> **SHORT TASK**
For the material that follows, return exactly the lines from the one with "# Bearings and drive" through the one with "in imported if", both ends included.
>> BEGIN INFORMATION SUPPLIED
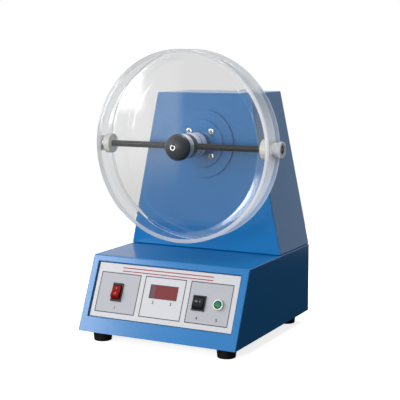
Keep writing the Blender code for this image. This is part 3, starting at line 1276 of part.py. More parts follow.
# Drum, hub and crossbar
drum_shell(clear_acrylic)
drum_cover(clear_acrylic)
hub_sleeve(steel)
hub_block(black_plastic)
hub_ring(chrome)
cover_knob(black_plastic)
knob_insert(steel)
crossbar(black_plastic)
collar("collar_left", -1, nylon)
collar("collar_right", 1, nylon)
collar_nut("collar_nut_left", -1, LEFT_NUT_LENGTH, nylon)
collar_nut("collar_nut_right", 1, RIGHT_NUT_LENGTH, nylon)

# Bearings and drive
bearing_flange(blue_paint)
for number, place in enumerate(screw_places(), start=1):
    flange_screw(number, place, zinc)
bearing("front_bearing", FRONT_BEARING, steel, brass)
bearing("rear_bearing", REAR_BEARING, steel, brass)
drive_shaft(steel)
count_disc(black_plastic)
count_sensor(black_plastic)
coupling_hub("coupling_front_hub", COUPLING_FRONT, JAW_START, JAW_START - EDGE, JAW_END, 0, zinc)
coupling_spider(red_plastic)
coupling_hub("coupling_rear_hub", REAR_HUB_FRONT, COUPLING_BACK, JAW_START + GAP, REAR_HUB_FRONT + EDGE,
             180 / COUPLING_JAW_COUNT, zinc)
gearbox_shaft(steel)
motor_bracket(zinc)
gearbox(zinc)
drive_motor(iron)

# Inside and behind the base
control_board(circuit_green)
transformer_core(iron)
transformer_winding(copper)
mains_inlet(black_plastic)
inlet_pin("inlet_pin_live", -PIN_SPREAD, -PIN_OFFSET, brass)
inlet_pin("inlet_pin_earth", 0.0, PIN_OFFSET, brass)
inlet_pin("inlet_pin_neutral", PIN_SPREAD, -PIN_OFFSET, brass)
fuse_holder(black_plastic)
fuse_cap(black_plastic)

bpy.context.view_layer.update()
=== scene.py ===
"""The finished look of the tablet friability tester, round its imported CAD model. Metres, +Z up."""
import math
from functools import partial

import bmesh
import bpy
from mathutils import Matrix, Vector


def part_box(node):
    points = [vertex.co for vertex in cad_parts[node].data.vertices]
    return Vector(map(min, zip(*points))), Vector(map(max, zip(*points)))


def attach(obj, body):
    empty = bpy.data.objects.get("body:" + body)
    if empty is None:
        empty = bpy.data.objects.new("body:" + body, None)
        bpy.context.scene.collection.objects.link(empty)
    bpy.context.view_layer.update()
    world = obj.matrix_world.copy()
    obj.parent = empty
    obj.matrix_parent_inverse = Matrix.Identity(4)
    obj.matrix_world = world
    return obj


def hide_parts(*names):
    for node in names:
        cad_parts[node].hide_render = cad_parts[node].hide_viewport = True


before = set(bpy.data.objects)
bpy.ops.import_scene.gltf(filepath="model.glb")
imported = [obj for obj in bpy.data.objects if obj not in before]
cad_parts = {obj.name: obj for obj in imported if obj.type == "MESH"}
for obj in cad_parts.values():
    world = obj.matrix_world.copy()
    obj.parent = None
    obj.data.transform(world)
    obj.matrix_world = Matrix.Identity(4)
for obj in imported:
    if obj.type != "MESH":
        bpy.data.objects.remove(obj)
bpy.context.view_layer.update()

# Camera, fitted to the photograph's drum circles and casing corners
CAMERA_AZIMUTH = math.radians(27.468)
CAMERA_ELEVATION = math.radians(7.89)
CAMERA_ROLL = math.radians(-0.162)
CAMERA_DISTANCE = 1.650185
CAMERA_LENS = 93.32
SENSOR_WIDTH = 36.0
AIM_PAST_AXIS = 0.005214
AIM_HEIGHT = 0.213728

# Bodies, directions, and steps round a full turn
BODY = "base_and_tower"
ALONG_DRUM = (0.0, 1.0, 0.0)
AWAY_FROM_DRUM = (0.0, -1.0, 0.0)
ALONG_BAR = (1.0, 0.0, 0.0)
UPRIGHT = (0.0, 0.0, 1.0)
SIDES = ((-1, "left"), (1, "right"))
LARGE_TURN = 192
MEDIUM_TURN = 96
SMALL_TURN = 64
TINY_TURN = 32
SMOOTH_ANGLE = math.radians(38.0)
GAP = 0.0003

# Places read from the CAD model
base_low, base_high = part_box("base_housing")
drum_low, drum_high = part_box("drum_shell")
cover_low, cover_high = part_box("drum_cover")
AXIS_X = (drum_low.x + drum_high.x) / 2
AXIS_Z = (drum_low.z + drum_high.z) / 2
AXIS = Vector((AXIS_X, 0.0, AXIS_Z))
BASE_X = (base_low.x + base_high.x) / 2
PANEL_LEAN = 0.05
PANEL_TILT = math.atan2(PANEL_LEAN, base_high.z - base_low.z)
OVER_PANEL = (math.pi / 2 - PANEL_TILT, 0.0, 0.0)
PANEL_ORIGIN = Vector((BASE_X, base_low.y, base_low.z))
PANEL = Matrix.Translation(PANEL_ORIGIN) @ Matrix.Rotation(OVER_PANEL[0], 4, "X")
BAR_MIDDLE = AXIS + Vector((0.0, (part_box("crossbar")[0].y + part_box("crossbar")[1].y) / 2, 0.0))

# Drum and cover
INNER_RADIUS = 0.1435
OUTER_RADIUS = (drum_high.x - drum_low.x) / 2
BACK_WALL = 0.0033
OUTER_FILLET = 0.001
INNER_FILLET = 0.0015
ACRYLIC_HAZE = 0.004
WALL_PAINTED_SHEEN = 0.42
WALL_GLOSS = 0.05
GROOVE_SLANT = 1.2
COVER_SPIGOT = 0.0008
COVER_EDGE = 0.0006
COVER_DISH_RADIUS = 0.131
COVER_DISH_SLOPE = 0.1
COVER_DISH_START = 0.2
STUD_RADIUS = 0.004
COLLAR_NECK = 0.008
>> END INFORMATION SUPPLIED
>> BEGIN INFORMATION SUPPLIED
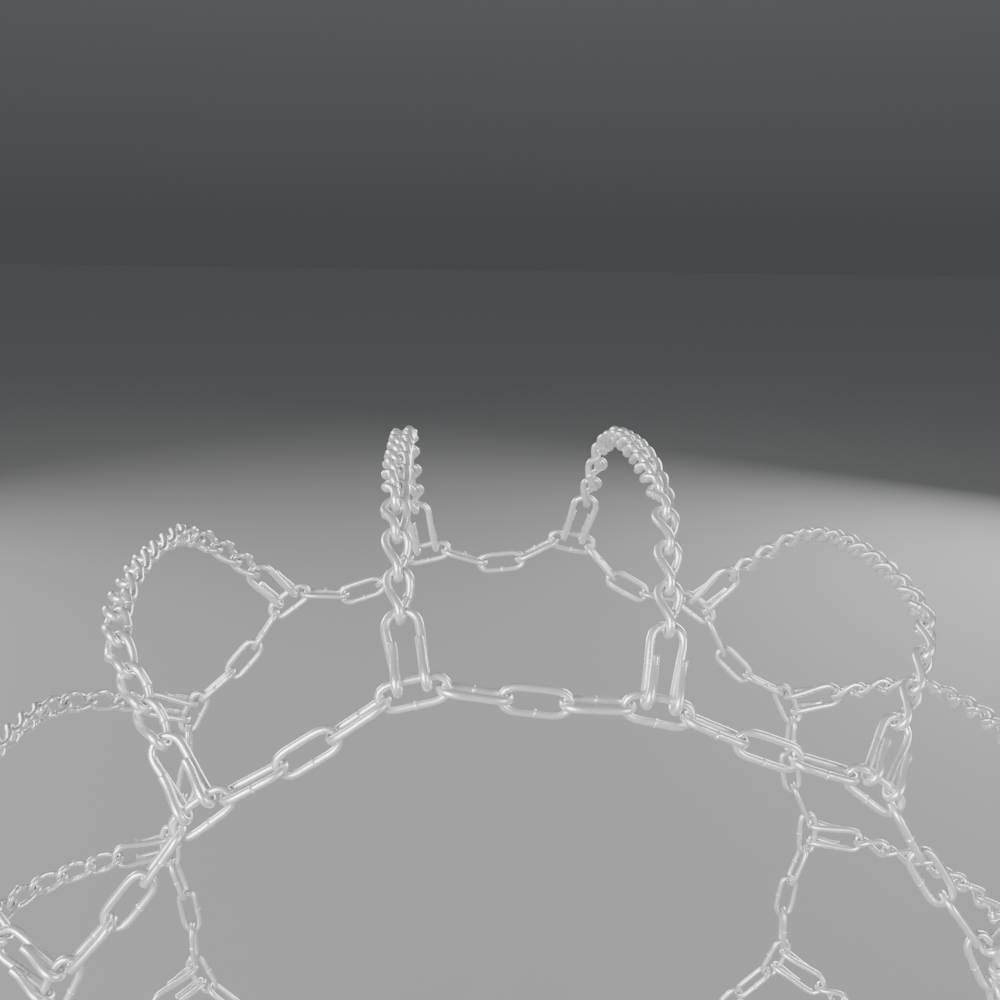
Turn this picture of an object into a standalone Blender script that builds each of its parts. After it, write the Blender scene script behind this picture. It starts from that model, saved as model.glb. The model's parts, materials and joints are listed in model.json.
>> END INFORMATION SUPPLIED
> **CORRECT RESULT**
# Bearings and drive
bearing_flange(blue_paint)
for number, place in enumerate(screw_places(), start=1):
    flange_screw(number, place, zinc)
bearing("front_bearing", FRONT_BEARING, steel, brass)
bearing("rear_bearing", REAR_BEARING, steel, brass)
drive_shaft(steel)
count_disc(black_plastic)
count_sensor(black_plastic)
coupling_hub("coupling_front_hub", COUPLING_FRONT, JAW_START, JAW_START - EDGE, JAW_END, 0, zinc)
coupling_spider(red_plastic)
coupling_hub("coupling_rear_hub", REAR_HUB_FRONT, COUPLING_BACK, JAW_START + GAP, REAR_HUB_FRONT + EDGE,
             180 / COUPLING_JAW_COUNT, zinc)
gearbox_shaft(steel)
motor_bracket(zinc)
gearbox(zinc)
drive_motor(iron)

# Inside and behind the base
control_board(circuit_green)
transformer_core(iron)
transformer_winding(copper)
mains_inlet(black_plastic)
inlet_pin("inlet_pin_live", -PIN_SPREAD, -PIN_OFFSET, brass)
inlet_pin("inlet_pin_earth", 0.0, PIN_OFFSET, brass)
inlet_pin("inlet_pin_neutral", PIN_SPREAD, -PIN_OFFSET, brass)
fuse_holder(black_plastic)
fuse_cap(black_plastic)

bpy.context.view_layer.update()
=== scene.py ===
"""The finished look of the tablet friability tester, round its imported CAD model. Metres, +Z up."""
import math
from functools import partial

import bmesh
import bpy
from mathutils import Matrix, Vector


def part_box(node):
    points = [vertex.co for vertex in cad_parts[node].data.vertices]
    return Vector(map(min, zip(*points))), Vector(map(max, zip(*points)))


def attach(obj, body):
    empty = bpy.data.objects.get("body:" + body)
    if empty is None:
        empty = bpy.data.objects.new("body:" + body, None)
        bpy.context.scene.collection.objects.link(empty)
    bpy.context.view_layer.update()
    world = obj.matrix_world.copy()
    obj.parent = empty
    obj.matrix_parent_inverse = Matrix.Identity(4)
    obj.matrix_world = world
    return obj


def hide_parts(*names):
    for node in names:
        cad_parts[node].hide_render = cad_parts[node].hide_viewport = True


before = set(bpy.data.objects)
bpy.ops.import_scene.gltf(filepath="model.glb")
imported = [obj for obj in bpy.data.objects if obj not in before]
cad_parts = {obj.name: obj for obj in imported if obj.type == "MESH"}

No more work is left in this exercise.